Если судить по письмам Мунка домашним, то завязавшийся скандал очень его позабавил: «Вся эта возня доставляет мне большое удовольствие». Конечно, он по мере сил старался успокоить тетю, озабоченную состоянием его нервов, но все указывает на то, что художнику и впрямь нравилось находиться в центре событий. Кроме того, скандальный успех мог принести и экономическую выгоду. Торговец картинами Шульце предложил провести выставку картин Мунка в других немецких городах и обещал оплатить все расходы в обмен на две трети доходов за входные билеты. Это была очевидная попытка заработать на любопытстве, которое вызвал берлинский скандал. Ни художник, ни коммерсант не рассчитывали хоть что-нибудь продать.
Любовь и «Черный поросенок»
В октябре 1892 года в Берлин прибыл еще один скандинавский художник, чья эмиграция, по замечанию биографа Олофа Лагеркранца, была вызвана экономическими причинами. Незадолго до этого Август Стриндберг развелся с Сири фон Эссен, потерял возможность общаться с детьми и очень переживал по этому поводу. За десять месяцев он написал семь (!) пьес, все они так или иначе были посвящены семейным делам и разводу; удачными назвать их было нельзя, да и поставить тоже. Затем Стриндберг решил обратиться к другому виду искусства и с жаром взялся за кисть, однако его картины ждал столь же холодный прием, что и пьесы. Писатель Ула Ханссон[40]
, центральная фигура скандинавской художественной общины Берлина, ссудил Стриндбергу денег для поездки в Германию. В Берлине, где в то время царил культ Скандинавии, у бунтаря Стриндберга был шанс пробиться.Вскоре и Мунк познакомился со шведским драматургом, который был старше его на 15 лет. 11 декабря тетя Карен пишет, что прочитала в «Дагбладет»: Мунк собирается писать портрет Стриндберга. И если верить Енсу Тису, на чью память не всегда можно положиться, то к Рождеству эти двое в высшей степени непохожих друг на друга людей были известны как хорошие приятели:
Манерам Стриндберга, не лишенным изящества, был свойствен некоторый шведский аристократизм; в этом отношении Мунк, по-норвежски прямой и непосредственный, был совсем на него не похож.

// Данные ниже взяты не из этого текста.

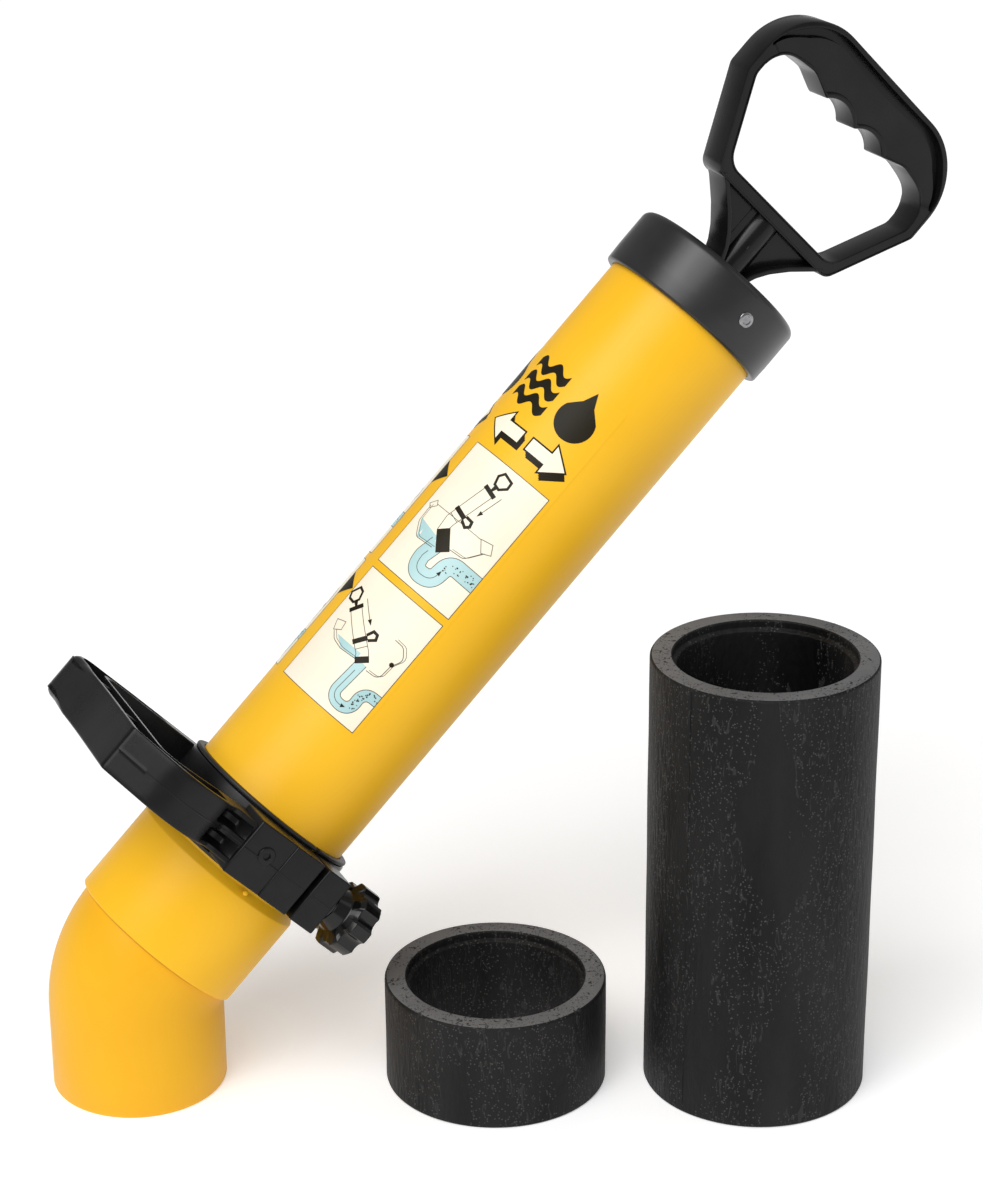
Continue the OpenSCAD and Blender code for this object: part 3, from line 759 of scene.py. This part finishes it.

Однако им нравилось общаться друг с другом, и уже тогда, в Берлине, в самом начале их знакомства между ними завязался плодотворный обмен идеями.
Любимым местом встреч этих двоих, а также других скандинавов и немецких поклонников всего скандинавского был «Виноторговый и дегустационный зал Г. Тюрке». Этот кабачок служил Стриндбергу своего рода официальной резиденцией. Стриндбергу же он обязан и новым славным названием. У входа в заведение стоял черный мешок, который шелестел на ветру, чем-то напоминая похрюкивающего поросенка. Так писателю и пришло на ум название «У черного поросенка».
Это была маленькая комнатушка с одним-единственным окном, перед которым стоял маленький стол и два стула. У стены напротив стоял древний диван, из него торчал конский волос. Хозяин утверждал, что во времена его дедушки на этом диване сиживал сам Генрих Гейне. Судя по всему, из уважения к поэту с тех самых пор обивку дивана не меняли. По стенам от пола до потолка тянулись полки, уставленные бутылками с вином и шнапсом, которые переливались всеми цветами радуги. Хозяин гордился тем, что в его кабачке собраны все вина и шнапсы мира. Это был его музей.
А еще у хозяина была молодая очаровательная жена. Если верить Стриндбергу (что не всегда стоит делать), она была без ума от Мунка.